Government Plans Revised Cigarette Tax Structure to Address Illicit Tobacco Trade
The federal government is planning to introduce changes to the Federal Excise Duty (FED) structure on cigarettes in the upcoming Finance Bill 2026, in response to the growing share of illicit tobacco in the market.
According to official sources, the current two-tier tax system is expected to be replaced with a three-tier structure aimed at improving regulation and reducing market distortions caused by illegal cigarette sales.
Focus on Controlling Illicit Trade
Authorities estimate that the illicit cigarette market has expanded to around 56% of total sales, raising concerns for both policymakers and international development partners. Officials believe that high tax rates, combined with enforcement challenges, have contributed to the growth of the informal sector.

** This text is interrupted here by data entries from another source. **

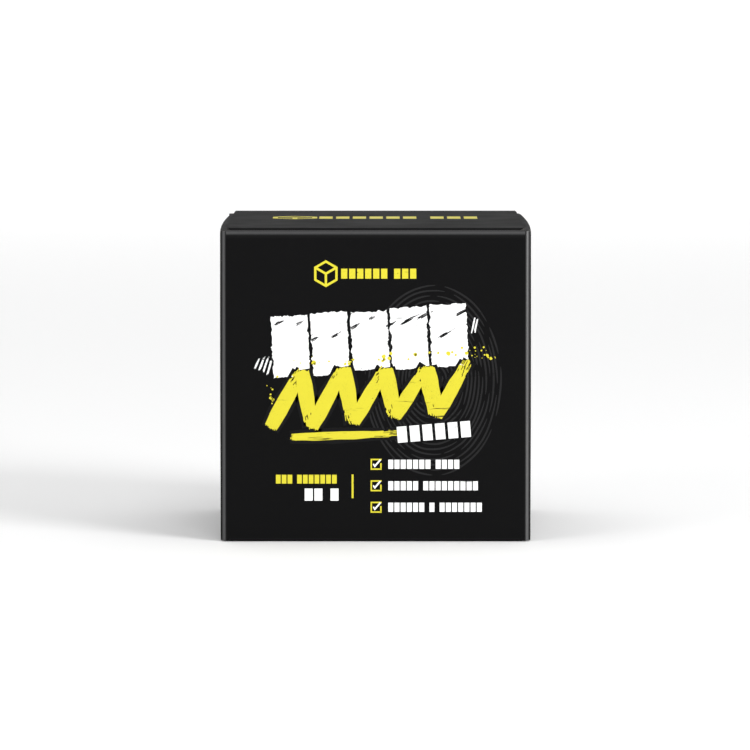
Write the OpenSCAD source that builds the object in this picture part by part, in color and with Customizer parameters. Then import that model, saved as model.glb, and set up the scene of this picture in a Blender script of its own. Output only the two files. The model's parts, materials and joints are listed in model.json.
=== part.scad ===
// Gymnastics chalk block in its folding carton.
// The carton is a square tube of board with a tuck closure at each end. The top lid folds
// at the back wall and tucks in behind the front wall; the bottom lid folds at the front
// wall and tucks in behind the back wall. +Z is up and the front wall faces -Y.

/* [Carton] */
// Outside width across the front wall
carton_w = 56; // [54:1:70]
// Outside depth from the front wall to the back wall
carton_d = 56; // [54:1:70]
// Outside height
carton_h = 56.7; // [54:0.1:70]
// Thickness of the board
board_t = 0.45; // [0.35:0.05:0.5]
// Outside radius of the upright corners
corner_r = 1; // [0.8:0.1:1.2]

/* [Closures] */
// How far each lid stops short of the side walls
lid_inset = 1.2; // [1:0.1:1.4]
// Gap between a lid's tuck crease and the wall it tucks in behind
tuck_gap = 0.35; // [0.3:0.05:0.5]
// Length of the tuck flaps from crease to free edge
tuck_l = 10; // [8:0.5:10]
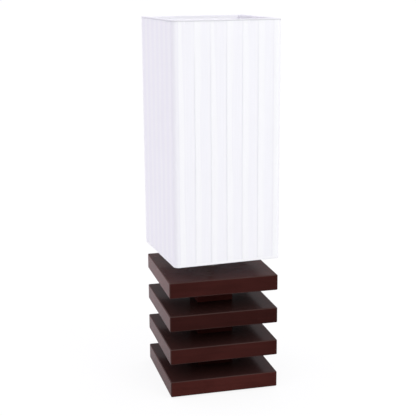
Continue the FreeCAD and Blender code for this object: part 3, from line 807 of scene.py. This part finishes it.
class LAMP_OT_stage(bpy.types.Operator):
    """Adds the camera, the pale floor and the soft light"""

    bl_idname = "lamp.stage"
    bl_label = "Stage"

    def execute(self, context):
        settings = context.scene.lamp_stage
        self.add_camera(context, settings)
        self.add_floor(settings)
        self.add_sky(context, settings)
        for name in ("key", "fill"):
            self.add_lamp(context, settings, name)
        context.scene.view_settings.view_transform = "Standard"
        return {"FINISHED"}

    def add_camera(self, context, settings):
        """Camera at the photograph's place, turned by azimuth, elevation and roll."""
        azimuth = settings.camera_azimuth
        elevation = settings.camera_elevation
        back = Vector((math.sin(azimuth) * math.cos(elevation), -math.cos(azimuth) * math.cos(elevation),
                       math.sin(elevation)))
        level_right = Vector((math.cos(azimuth), math.sin(azimuth), 0))
        level_up = back.cross(level_right)
        roll = settings.camera_roll
        right = level_right * math.cos(roll) + level_up * math.sin(roll)
        up = level_up * math.cos(roll) - level_right * math.sin(roll)
        data = bpy.data.cameras.new("photograph")
        data.lens = settings.camera_lens
        data.sensor_width = 36
        camera = bpy.data.objects.new("photograph", data)
        context.scene.collection.objects.link(camera)
        turn = Matrix((right, up, back)).transposed().to_4x4()
        camera.matrix_world = Matrix.Translation(settings.camera_place) @ turn
        context.scene.camera = camera

    def add_floor(self, settings):
        """Pale round floor that the camera and mirrors see as nearly white."""
        floor = start_from(bpy.ops.mesh.primitive_circle_add, vertices=96, radius=settings.floor_radius,
                           fill_type="NGON")
        floor.name = "floor"
        finish = Finish("pale floor")
        lit = finish.node("ShaderNodeBsdfDiffuse", None, {"Color": rgba(settings.floor_colour)})
        white = finish.node("ShaderNodeEmission", None, {"Color": WHITE, "Strength": settings.floor_glow})
        finish.mixed(finish.seen(settings.floor_white, settings.floor_mirrored), lit, white)
        floor.data.materials.append(finish.material)

    def add_sky(self, context, settings):
        """Soft light from above, weak near the horizon, in front of a white background."""
        world = bpy.data.worlds.new("studio")
        context.scene.world = world
        nodes = Nodes(world, "ShaderNodeOutputWorld")
        height = nodes.parts(nodes.place)[2]
        rise = nodes.ramp(height, settings.sky_low_edge, settings.sky_high_edge)
        horizon = settings.horizon_strength
        strength = horizon + (settings.sky_strength - horizon) * rise
        light = nodes.node("ShaderNodeBackground", None,
                           {"Color": rgba(settings.sky_colour), "Strength": strength})
        white = nodes.node("ShaderNodeBackground", None, {"Color": WHITE})
        nodes.mixed(nodes.seen(1.0, settings.background_mirrored), light, white)

    def add_lamp(self, context, settings, name):
        """Round soft lamp turned to the middle of the table lamp."""
        data = bpy.data.lights.new(name, "AREA")
        data.shape = "DISK"
        data.size = getattr(settings, name + "_size")
        data.energy = getattr(settings, name + "_power")
        data.color = getattr(settings, name + "_colour")
        lamp = bpy.data.objects.new(name, data)
        context.scene.collection.objects.link(lamp)
        place = getattr(settings, name + "_place")
        aim = Vector((0, 0, settings.aim_height))
        turn = (Vector(place) - aim).to_track_quat("Z", "Y").to_matrix().to_4x4()
        lamp.matrix_world = Matrix.Translation(place) @ turn


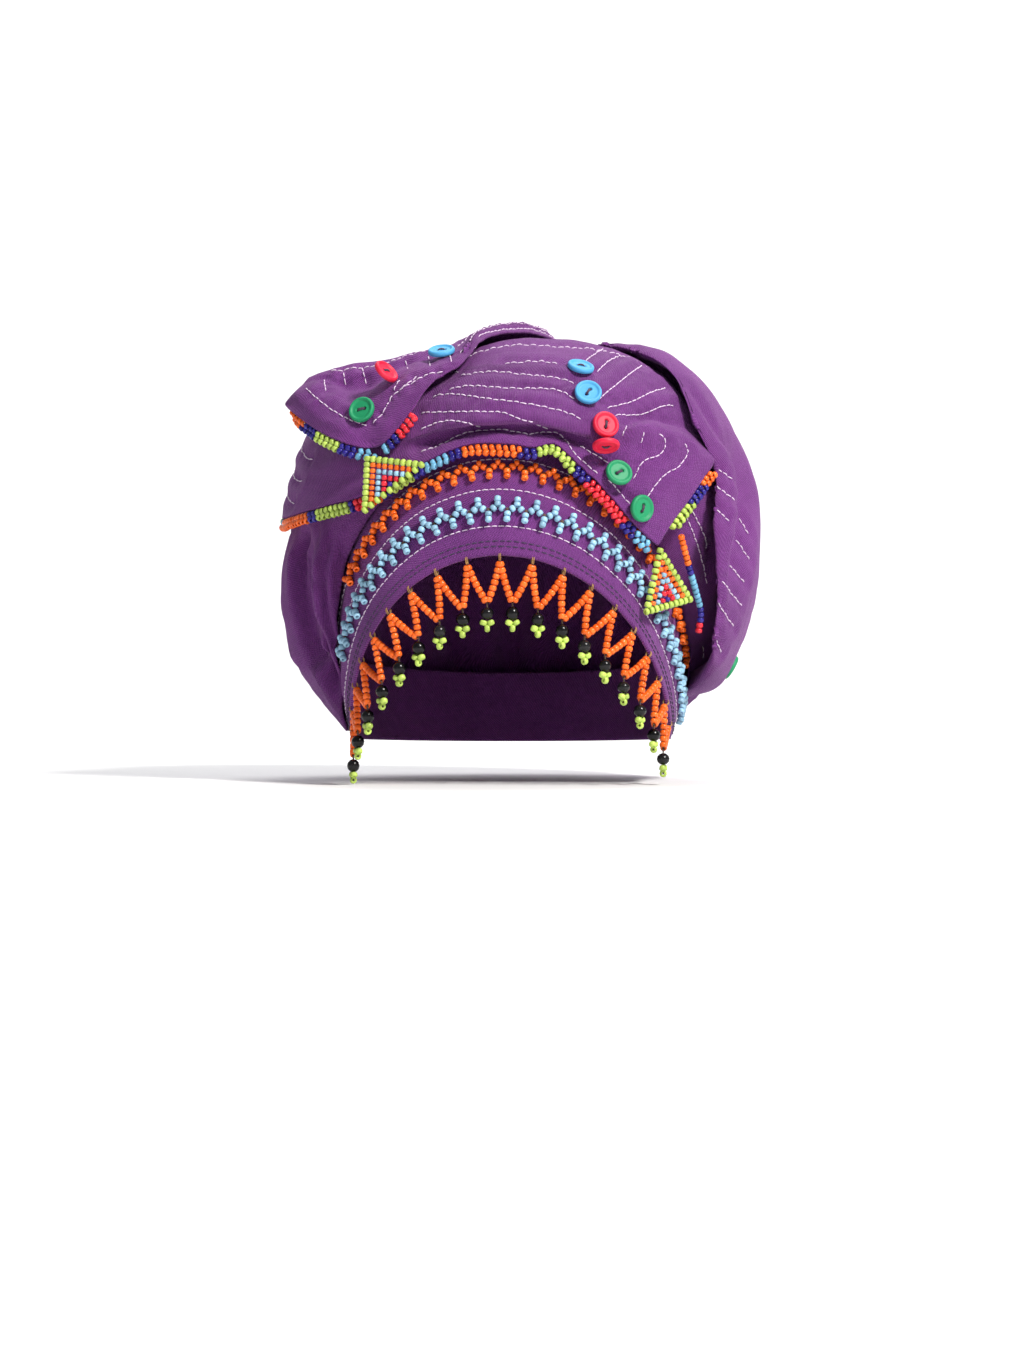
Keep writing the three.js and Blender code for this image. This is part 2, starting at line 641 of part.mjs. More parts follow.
// The bag: from its seam on the band over the crown to a gathered point at the back of the top.
function bagGrid(around, upwards) {
  const top = towards([crownTop.azimuth, crownTop.elevation]);
  const folds = [...bagFolds];
  for (let i = 0; i < backFolds.count; i += 1) {
    const azimuth = lerp(backFolds.first, backFolds.last, i / (backFolds.count - 1));
    const aside = azimuth - 180;
    folds.push({
      from: [180 + aside * backFolds.closing, backFolds.foot],
      via: [180 + aside * Math.sqrt(backFolds.closing), (backFolds.foot + backFolds.top) / 2],
      to: [azimuth, backFolds.top],
      width: backFolds.width,
      height: backFolds.height,
    });
  }
  const grid = [];
  for (let i = 0; i <= upwards; i += 1) {
    const rise = i / upwards;
    const line = [];
    for (let j = 0; j < around; j += 1) {
      const angle = (j / around) * 360;
      const seam = onBand(angle, tableValue(bagSeam, "angle", "place", angle), seamLift);
      const fromCentre = seam.clone().sub(crown.centre);
      const seamRadius = fromCentre.length();
      const start = fromCentre.normalize();
      const turn = new THREE.Quaternion().setFromUnitVectors(start, top);
      const direction = start.applyQuaternion(new THREE.Quaternion().slerp(turn, rise)).normalize();
      const tuck = Math.max(0, 1 - rise / seamTuck) ** 2;
      const plain = crownRadius(direction);
      const point = crown.centre.clone().addScaledVector(direction, plain);
      let height = 0;
      for (const fold of folds) height += foldHeight(fold, point);
      const fullness = Math.min(1, (rise / seamTuck) * 2);
      const radius = i === upwards ? crownRadius(top) : lerp(plain + height * fullness, seamRadius, tuck);
      line.push(crown.centre.clone().addScaledVector(direction, radius));
    }
    grid.push(line);
  }
  return grid;
}

// A strip swept along points with its face turned to the normals. Each width may differ, which draws teeth.
function sweptStrip(points, normals, widths, thickness, lift) {
  const solid = new SolidBuilder();
  const sections = points.map((point, i) => {
    const before = points[Math.max(i - 1, 0)];
    const after = points[Math.min(i + 1, points.length - 1)];
    const along = after.clone().sub(before).normalize();
    const normal = normals[i].clone().addScaledVector(along, -normals[i].dot(along)).normalize();
    const side = along.clone().cross(normal).normalize();
    const [low, high] = widths[i];
    const corner = (across, out) =>
      point.clone().addScaledVector(side, across).addScaledVector(normal, lift + out);
    return [corner(low, 0), corner(high, 0), corner(high, thickness), corner(low, thickness)];
  });
  for (let i = 0; i < sections.length - 1; i += 1) {
    for (let k = 0; k < 4; k += 1) {
      const next = (k + 1) % 4;
      solid.quad(sections[i][k], sections[i][next], sections[i + 1][next], sections[i + 1][k]);
    }
  }
  const first = sections[0];
  const last = sections[sections.length - 1];
  solid.quad(first[3], first[2], first[1], first[0]);
  solid.quad(last[0], last[1], last[2], last[3]);
  return solid.geometry();
}

function bandNormal(angle, place) {
  const along = onBand(angle + 1, place).sub(onBand(angle - 1, place));
  const rise = onBand(angle, Math.min(place + 0.1, 1.4)).sub(onBand(angle, Math.max(place - 0.1, 0)));
  const normal = along.cross(rise).normalize();
  const outward = onBand(angle, place).sub(crown.centre);
  return normal.dot(outward) < 0 ? normal.negate() : normal;
}

// A zigzag bead row on the band, as a strip with one tooth towards the hem for each pitch.
function toothedRow({ place, firstAngle, lastAngle }) {
  const line = [];
  for (let angle = firstAngle; angle <= lastAngle; angle += 1) line.push(onBand(angle, place));
  const length = curveThrough(line).getLength();
  const teeth = Math.round(length / beadRow.pitch);
  const points = [];
  const normals = [];
  const widths = [];
  for (let i = 0; i <= teeth * 2; i += 1) {
    const angle = lerp(firstAngle, lastAngle, i / (teeth * 2));
    points.push(onBand(angle, place));
    normals.push(bandNormal(angle, place));
    const half = beadRow.width / 2;
    widths.push(i % 2 ? [-half, half] : [half - beadRow.narrow, half]);
  }
  return sweptStrip(points, normals, widths, beadRow.thickness, layerGap);
}

// A bead trim beside an edge of a sheet, lying just outside the cloth.
function edgeTrim(edge, inside, normals) {
  const half = trim.width / 2;
  const points = edge.map((point, i) => {
    const outward = point.clone().sub(inside[i]);
    outward.addScaledVector(normals[i], -outward.dot(normals[i])).normalize();
    const middle = point.clone().addScaledVector(outward, half + trim.gap);
    return middle.addScaledVector(normals[i], -(trim.thickness + clothThickness) / 2);
  });
  return sweptStrip(points, normals, points.map(() => [-half, half]), trim.thickness, 0);
}

// A loose strand of beads along its stations, as a square bar.
function beadStrand({ diameter, steps, stations }) {
  const line = curveThrough(stations.map(overCrown)).getSpacedPoints(steps);
  const facing = line.map((point) => point.clone().sub(crown.centre).normalize());
  const half = diameter / 2;
  return sweptStrip(line, facing, line.map(() => [-half, half]), diameter, -half);
}

// A flat triangle of beadwork with its three corners given over the crown.
function beadTriangle(shape) {
  const corners = [shape.apex, shape.side, shape.foot].map(overCrown);
  const [apex, side, foot] = corners;
  const normal = side.clone().sub(apex).cross(foot.clone().sub(apex)).normalize();
  if (normal.dot(apex.clone().sub(crown.centre)) < 0) normal.negate();
  const back = corners.map((corner) => corner.clone().addScaledVector(normal, -shape.thickness));
  const solid = new SolidBuilder();
  solid.face(corners[0], corners[1], corners[2]);
  solid.face(back[2], back[1], back[0]);
  for (let k = 0; k < 3; k += 1) {
    const next = (k + 1) % 3;
    solid.quad(corners[next], corners[k], back[k], back[next]);
  }
  return solid.geometry();
}

function asSolid(geometry) {
  const position = geometry.getAttribute("position");
  return new wasm.Manifold(
    new wasm.Mesh({
      numProp: 3,
      vertProperties: new Float32Array(position.array),
      triVerts: new Uint32Array(geometry.index.array),
    }),
  );
}

function asGeometry(solid) {
  const mesh = solid.getMesh();
  const geometry = new THREE.BufferGeometry();
  geometry.setAttribute("position", new THREE.Float32BufferAttribute(mesh.vertProperties, 3));
  geometry.setIndex(new THREE.Uint32BufferAttribute(mesh.triVerts, 1));
  geometry.computeVertexNormals();
  return geometry;
}

// A solid of revolution about the vertical through a place, from [radius, height] pairs.
function turned(place, profile, sides) {
  const solid = new SolidBuilder();
  const at = (i, j) => {
    const [radius, height] = profile[i];
    const turn = (2 * Math.PI * (j % sides)) / sides;
    return new THREE.Vector3(Math.cos(turn) * radius, Math.sin(turn) * radius, height).add(place);
  };
  for (let i = 0; i < profile.length - 1; i += 1)
    for (let j = 0; j < sides; j += 1)
      solid.quad(at(i, j), at(i + 1, j), at(i + 1, j + 1), at(i, j + 1));
  return solid.geometry();
}

// What hangs at the foot of a vee: a thread, a round bead and a bead cluster, in one outline.
function fringeDrop(foot) {
  const bead = -fringe.roundBeadDrop;
  const cluster = -fringe.clusterDrop;
  const profile = [
    [0, fringe.ribbon / 2],
    [fringe.roundBead, bead],
    [fringe.thread, (bead + cluster) / 2],
    [fringe.cluster, cluster],
    [0, cluster - fringe.cluster],
  ];
  return turned(foot, profile, fringe.dropSides);
}

// Places along the hem where the fringe is caught, spaced evenly on both sides of the middle of the front.
function fringeStops() {
  const steps = 720;
  const line = [];
  for (let i = 0; i <= steps; i += 1) {
    const angle = lerp(fringe.searchFrom, fringe.searchTo, i / steps);
    const point = onBand(angle, 0);
    const before = line[i - 1];
    const length = before ? before.length + point.distanceTo(before.point) : 0;
    line.push({ angle, point, length });
  }
  const middle = tableValue(line, "angle", "length", 90);
  const stops = [];
  for (let i = 0; i < fringe.stopsAcross; i += 1) {
    const length = middle + (i - (fringe.stopsAcross - 1) / 2) * fringe.stopPitch;
    stops.push(tableValue(line, "length", "angle", length));
  }
  return stops;
}

// The whole fringe as one body: a thread header under the hem, a zigzag of bead strands between the stops,
// and a round bead and cluster at the foot of each vee. The zigzag is a ribbon that stands tall enough for
// its slopes to be one strand thick.
function beadFringe() {
  const drop = fringe.header / 2 + layerGap * 4;
  const stops = fringeStops().map((angle) => {
    const hem = onBand(angle, 0);
    const outOfHem = hem.clone().sub(onBand(angle, 0.1)).normalize();
    const outward = bandNormal(angle, 0);
    return hem.addScaledVector(outOfHem, drop).addScaledVector(outward, -clothThickness / 2);
  });
  const zigzag = [];
  const feet = [];
  for (let i = 0; i < stops.length - 1; i += 1) {
    const across = stops[i + 1].clone().sub(stops[i]).normalize();
    const hanging = up.clone().negate().addScaledVector(across, across.z).normalize();
    hanging.lerp(up.clone().negate(), fringe.plumb).normalize();
    const foot = stops[i].clone().lerp(stops[i + 1], 0.5).addScaledVector(hanging, fringe.depth);
    feet.push(foot);
    zigzag.push(stops[i].clone().addScaledVector(hanging, fringe.ribbon / 2), foot);
  }
  zigzag.push(stops[stops.length - 1]);
  const outOf = (point) => point.clone().sub(crown.centre).setZ(0).normalize();
  const strip = (points, height, thickness) => {
    const widths = points.map(() => [-height / 2, height / 2]);
    return sweptStrip(points, points.map(outOf), widths, thickness, -thickness / 2);
  };
  let whole = asSolid(strip(stops, fringe.header, fringe.header));
  whole = whole.add(asSolid(strip(zigzag, fringe.ribbon, fringe.strand)));
  for (const foot of feet) whole = whole.add(asSolid(fringeDrop(foot)));
  return asGeometry(whole.simplify(fringe.smoothing));
}

// A button with a raised rim and a shallow dish; its back rests on the plane z = 0.
function buttonGeometry() {
  const dishHeight = button.thickness - button.dish;
  const profile = [
    [0, 0],
    [button.radius, 0],
    [button.radius, button.thickness - button.bevel],
    [button.radius - button.rim, button.thickness],
    [button.radius - button.rim * 2, dishHeight],
    [0, dishHeight],
  ];
  return turned(new THREE.Vector3(), profile, button.sides);
}

// The seat of a button: the grid point nearest to its direction, and how far its rim must stand off the
// cloth.
function placeButton(entry, grid, normals) {
  const wanted = towards(entry.at);
  let best = -Infinity;
  let seat = null;
  let facing = null;
  for (let i = 0; i < grid.length; i += 1)
    for (let j = 0; j < grid[i].length; j += 1) {
      const direction = grid[i][j].clone().sub(crown.centre);
      const height = direction.length();
      const match = direction.normalize().dot(wanted) + height * 1e-5;
      if (match > best) {
        best = match;
        seat = grid[i][j];
        facing = normals[i][j];
      }
    }
  const sideways = up.clone().cross(facing).normalize();
  const upright = facing.clone().cross(sideways).normalize();
  const [nod, turn] = entry.tip ?? [0, 0];
  const tipped = facing.clone().applyAxisAngle(sideways, radians(nod)).applyAxisAngle(upright, radians(turn));
  const normal = entry.facing ? new THREE.Vector3(...entry.facing).normalize() : tipped;
  const mesh = addPiece(entry.name, buttonGeometry(), materials[entry.colour]);
  mesh.quaternion.setFromUnitVectors(up, normal);
  let clear = 0;
  for (const line of grid)
    for (const point of line) {
      const offset = point.clone().sub(seat);
      const rise = offset.dot(normal);
      const aside = offset.addScaledVector(normal, -rise).length();
      if (aside < button.radius + button.reach) clear = Math.max(clear, rise);
    }
  const most = entry.mostClear ?? button.mostClear;
  mesh.position.copy(seat).addScaledVector(normal, Math.min(clear, most) + button.seat);
}

const bandLines = bandSections.places.map((place) => {
  const line = [];
  for (let j = 0; j < bandSections.around; j += 1) line.push(onBand((j / bandSections.around) * 360, place));
  return line;
});
addPiece("brim_band", clothWall(bandLines, true), materials.cotton);
addPiece("crown_bag", clothWall(bagGrid(bagSections.around, bagSections.upwards), true), materials.cotton);

const sheets = {};
for (const { name, rows, across, along, byStation } of sheetSections)
  sheets[name] = sheetGrid(rows, across, along, byStation);
const sheetNormals = {};
for (const [name, grid] of Object.entries(sheets)) {
  sheetNormals[name] = gridNormals(grid, false);
  addPiece(name, clothWall(grid), materials.cotton);
}

for (const row of beadRows) addPiece(row.name, toothedRow(row), materials[row.colour]);
addPiece("left_bead_triangle", beadTriangle(leftTriangle), materials.mixedBeads);
addPiece("right_bead_triangle", beadTriangle(rightTriangle), materials.mixedBeads);
addPiece("bead_fringe", beadFringe(), materials.orange);
addPiece("hanging_strand", beadStrand(hangingStrand), materials.mixedBeads);
for (const entry of trims) {
  const grid = sheets[entry.on];
  const normals = sheetNormals[entry.on];
  const end = grid[0].length - 1;
  const pick = (lines, inset) =>
    entry.edge === "lower" ? lines[inset] : lines.map((line) => line[end - inset]);
  const part = (lines, inset) => pick(lines, inset).slice(entry.first, entry.last + 1);
  addPiece(entry.name, edgeTrim(part(grid, 0), part(grid, 1), part(normals, 0)), materials.mixedBeads);
}
for (const entry of buttons) placeButton(entry, sheets[entry.on], sheetNormals[entry.on]);

export default product;
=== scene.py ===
import math
import bpy
import numpy as np
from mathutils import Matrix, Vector
from mathutils.bvhtree import BVHTree


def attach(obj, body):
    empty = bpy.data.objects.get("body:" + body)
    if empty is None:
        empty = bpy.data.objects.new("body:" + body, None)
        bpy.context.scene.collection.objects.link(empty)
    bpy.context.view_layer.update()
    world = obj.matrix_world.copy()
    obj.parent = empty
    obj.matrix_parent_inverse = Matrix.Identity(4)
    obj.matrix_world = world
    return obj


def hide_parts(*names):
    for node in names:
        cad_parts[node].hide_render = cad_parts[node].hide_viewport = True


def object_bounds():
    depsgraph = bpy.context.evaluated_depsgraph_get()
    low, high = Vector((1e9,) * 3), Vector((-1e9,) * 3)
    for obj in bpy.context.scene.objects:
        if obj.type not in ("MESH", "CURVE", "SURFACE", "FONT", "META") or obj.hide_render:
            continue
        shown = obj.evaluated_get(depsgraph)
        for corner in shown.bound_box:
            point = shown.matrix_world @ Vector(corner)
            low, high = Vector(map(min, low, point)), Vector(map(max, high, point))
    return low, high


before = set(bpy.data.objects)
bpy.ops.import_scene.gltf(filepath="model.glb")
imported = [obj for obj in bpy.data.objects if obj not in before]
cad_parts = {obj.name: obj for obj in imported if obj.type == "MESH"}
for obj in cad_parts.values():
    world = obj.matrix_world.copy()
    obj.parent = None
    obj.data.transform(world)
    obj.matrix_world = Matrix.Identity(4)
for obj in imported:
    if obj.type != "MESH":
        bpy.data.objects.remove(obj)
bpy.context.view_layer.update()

# Shapes are worked out in millimetres and become metres in addMesh
mm = 0.001
seeded = np.random.default_rng(17)

# The soft rounded body that the cloths lie on
crown = {
    "centre": np.array([2.0, 22.0, 12.0]),
    "halfWidth": 118.0,
    "front": 104.0,
    "back": 113.0,
    "up": 98.0,
    "down": 125.0,
    "sidePower": 2.5,
    "topAzimuth": 180.0,
    "topElevation": 75.0,
}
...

The proposed changes are intended to strengthen the formal industry while improving tax compliance and overall market regulation.
Impact of Existing Tax Structure
In recent years, sharp increases in Federal Excise Duty—reported at nearly 200%—have placed pressure on legal manufacturers. This has also contributed to a decline in compliance and a shift toward untaxed or smuggled products.
Currently, cigarettes are taxed under two slabs:
- Rs. 16,500 per 1,000 sticks for premium brands
- Rs. 5,050 per 1,000 sticks for lower-priced brands
Proposed Changes
Under the new proposal, a third tax tier is expected to be introduced with an estimated duty of around Rs. 3,200 per 1,000 cigarette sticks. Officials say the revised structure is designed to create a more balanced taxation system across different price segments.
Outlook
The government hopes the revised framework will help reduce illegal trade, improve revenue collection, and support the formal cigarette industry, while ensuring better enforcement across the supply chain.